With the charts we create from the investigation, we build out a detailed slide deck, with descriptions and explanations for data, identifying if and when something is important (for example, a collection of page resources only crawled once during the time period is expected and generally not a cause for concern while, in contrast, important conversion-focused pages being crawled just once during the period would be something to investigate further).
If we are looking to identify a specific problem with a site, we will do this alongside an overall health check. A recent example of this is a client who had experienced a significant drop in traffic. During their log file analysis we performed a general website health check, and then used the areas we identified in that work to focus our log file analysis on whether the areas we uncovered could be the cause of the traffic drop.
As we expected from the health check work, this enabled us to confirm that there were issues with the relationship between the mobile and desktop versions of the site, which was causing issues with indexing of certain content and therefore the traffic losses they were experiencing. We also discovered very low crawl totals for paginated URLs, implying discoverability issues here too.
Is a log file analysis for me?
If you have log files which are too large to scrutinise without data manipulation (we find this to be any site with 10+ pages) an in-depth Log File Analysis is likely worth your time.
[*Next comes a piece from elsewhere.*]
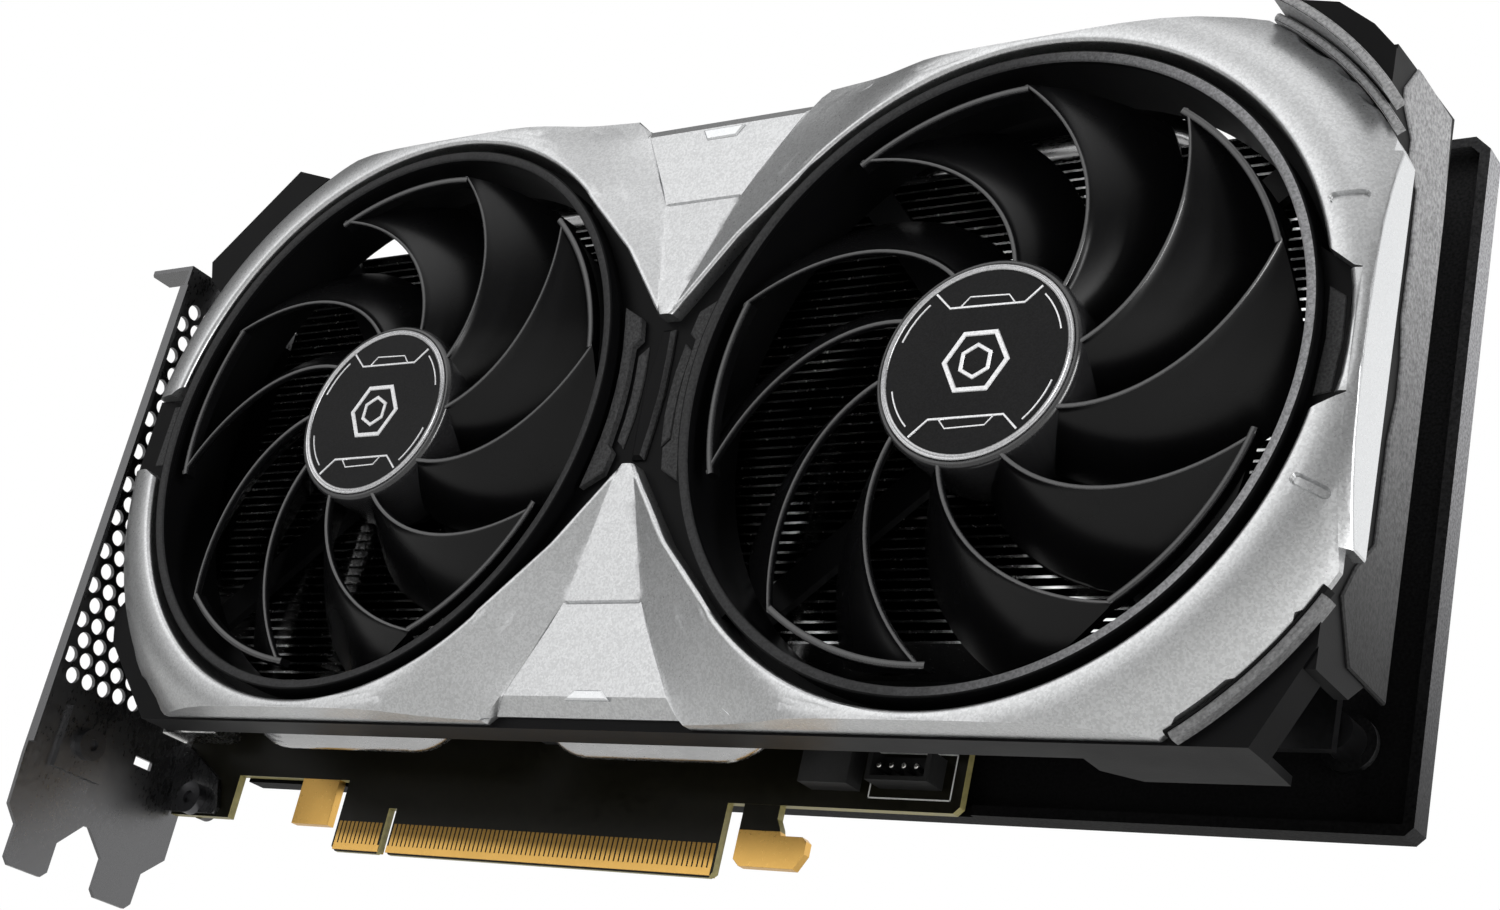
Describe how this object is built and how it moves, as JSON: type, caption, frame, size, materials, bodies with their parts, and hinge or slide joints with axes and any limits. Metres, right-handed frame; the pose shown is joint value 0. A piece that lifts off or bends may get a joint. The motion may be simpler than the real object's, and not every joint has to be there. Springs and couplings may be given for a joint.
{
  "type": "graphics card",
  "caption": "Dual-fan graphics card with a keyed edge connector, perforated bracket, finned cooler, silver shroud covers and a folded backplate that runs past the board.",
  "frame": {"origin": "centre of the key notch on the bottom edge of the edge connector, at mid-thickness of the board", "axes": "+X along the card from the bracket to the free end, -Y out of the fans, +Z away from the slot"},
  "size_m": [0.2562, 0.0432, 0.1413],
  "materials": {
    "solder_mask": "satin black solder mask",
    "gold": "gold plated",
    "substrate": "satin",
    "silicon": "polished",
    "chip_black": "matt moulded",
    "choke_grey": "matt sintered",
    "can_metal": "satin",
    "pad_grey": "soft matt",
    "socket_black": "satin moulded",
    "pin_metal": "bright",
    "header_white": "satin moulded",
    "lead_black": "satin",
    "bracket_steel": "nickel plated, dark satin",
    "screw_black": "black plated",
    "shell_metal": "nickel plated",
    "nickel": "nickel plated",
    "fin_aluminium": "bare satin",
    "plate_black": "black coated",
    "spring_steel": "satin",
    "backplate_black": "fine textured black",
    "shroud_black": "fine textured black",
    "cover_silver": "silver paint with a fine flake",
    "trim_white": "bright silver paint",
    "blade_black": "satin to gloss moulded",
    "motor_black": "satin moulded",
    "winding": "enamelled copper and laminations",
    "magnet": "matt",
    "bearing_bronze": "sintered",
    "shaft_steel": "ground",
    "badge": "dark grained face with a bright ring"
  },
  "bodies": {
    "card": {"backplate": "backplate_black", "backplate_screws": "screw_black", "base_plate": "plate_black", "bracket_screws": "screw_black", "capacitors": "can_metal", "chokes": "choke_grey", "cold_plate": "nickel", "displayport_sockets": "shell_metal", "edge_contacts": "gold", "fan_header": "header_white", "fan_lead": "lead_black", "fan_screws": "screw_black", "fin_stack_far": "fin_aluminium", "fin_stack_main": "fin_aluminium", "gpu_die": "silicon", "gpu_package": "substrate", "hdmi_socket": "shell_metal", "heat_pipes": "nickel", "io_bracket": "bracket_steel", "lower_cover": "cover_silver", "memory_chips": "chip_black", "motor_bearing_left": "bearing_bronze", "motor_bearing_right": "bearing_bronze", "motor_mount_left": "motor_black", "motor_mount_right": "motor_black", "motor_stator_left": "winding", "motor_stator_right": "winding", "pcb": "solder_mask", "plated_tabs": "gold", "power_connector": "socket_black", "power_pins": "pin_metal", "power_stages": "chip_black", "retention_bracket": "spring_steel", "retention_screws": "screw_black", "shroud": "shroud_black", "side_bar": "trim_white", "side_trim": "trim_white", "thermal_pads": "pad_grey", "upper_cover": "cover_silver"},
    "fan_left": {"rotor_left": "blade_black", "hub_badge_left": "badge", "magnet_ring_left": "magnet", "shaft_left": "shaft_steel"},
    "fan_right": {"rotor_right": "blade_black", "hub_badge_right": "badge", "magnet_ring_right": "magnet", "shaft_right": "shaft_steel"}
  },
  "joints": [
    {"name": "fan_left_spin", "type": "hinge", "parent": "card", "child": "fan_left", "pos_m": [0.0066, -0.03, 0.0683], "axis": [0, -1, 0], "continuous": true},
    {"name": "fan_right_spin", "type": "hinge", "parent": "card", "child": "fan_right", "pos_m": [0.1268, -0.03, 0.0683], "axis": [0, -1, 0], "continuous": true}
  ]
}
The purpose behind a log file analysis tend to be different for each client, ranging from a general health check to pinpointing suspected issues that may be causing a traffic drop. However, seemingly healthy sites will always have areas for improvement, and a log file analysis can help you identify your weakest areas.
Log files are an incredibly valuable resource, and an analysis of them can provide a comprehensive insight into how different user agents act on your site and what can be inferred from this – helping greatly to form strategies to improve overall crawlability.